Reinie Melissant was accosted by a man at a busy street market who complained about “the power”of the mayor” and said that “the bullets are coming”, local broadcaster Rijnmond reported. He then walked away.

The mayor, who has been in office since 2017, had been threatened by the same man before when he came to her house and told her “your time has come. I’m going to kill you”. Melissant reported him but the case did not come to court because there were no witnesses to the event.

Prior to his death threats the man said he was “autonomous” and that he did “not have to listen to the mayor”. The Dutch security service AIVD said there are approximately 10,000 people in the Netherlands who do not recognise the laws of the land and refuse to pay tax.

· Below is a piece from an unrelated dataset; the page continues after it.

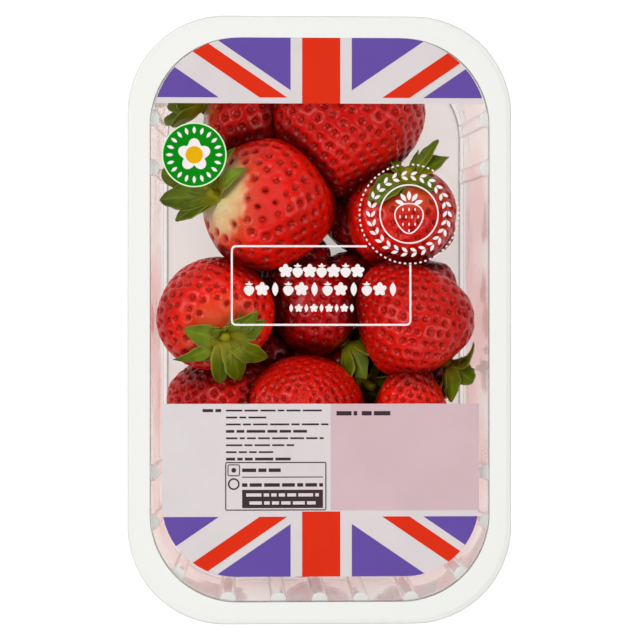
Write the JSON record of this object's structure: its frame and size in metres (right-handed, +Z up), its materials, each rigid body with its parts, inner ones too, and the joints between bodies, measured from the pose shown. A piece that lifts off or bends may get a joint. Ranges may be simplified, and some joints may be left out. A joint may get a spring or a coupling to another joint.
{
  "type": "heat-sealed punnet of strawberries",
  "caption": "Clear rounded plastic tray of ripe strawberries, shut by a printed see-through lidding film sealed on its flange.",
  "frame": {"origin": "on the ground under the middle of the tray", "axes": "+Z up, the tray's long side along Y, +Y towards the end that is uppermost when the print is seen upright"},
  "size_m": [0.12, 0.19, 0.0526],
  "materials": {
    "clear_plastic": "gloss",
    "lidding_film": "gloss",
    "strawberry": "satin",
    "calyx": "matte",
    "film_print": "satin"
  },
  "bodies": {
    "root": {"tray": "clear_plastic", "film": "lidding_film", "strawberries": "strawberry"}
  },
  "joints": []
}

In 2021, a man whose house had been boarded up because of a drugs find, threatened to drive his car into Melissant’s house.

The mayor has since received messages of support. Caretaker housing minister Hugo de Jonge said on social media that he had spoken to Melissant and that “people who serve the public cause deserve protection.”

Local and regional politicians are increasingly facing aggression related to their job, figures from last year’s integrity and safety monitor has shown. Half of mayors, aldermen, councillors and provincial politicians reported receiving threats.

Earlier this week, mayor Boy Scholtze van Drimmelen faced homophobic abuse and narrowly escaped being run over by a 76-year-old man in front of the town hall in Made, in Brabant.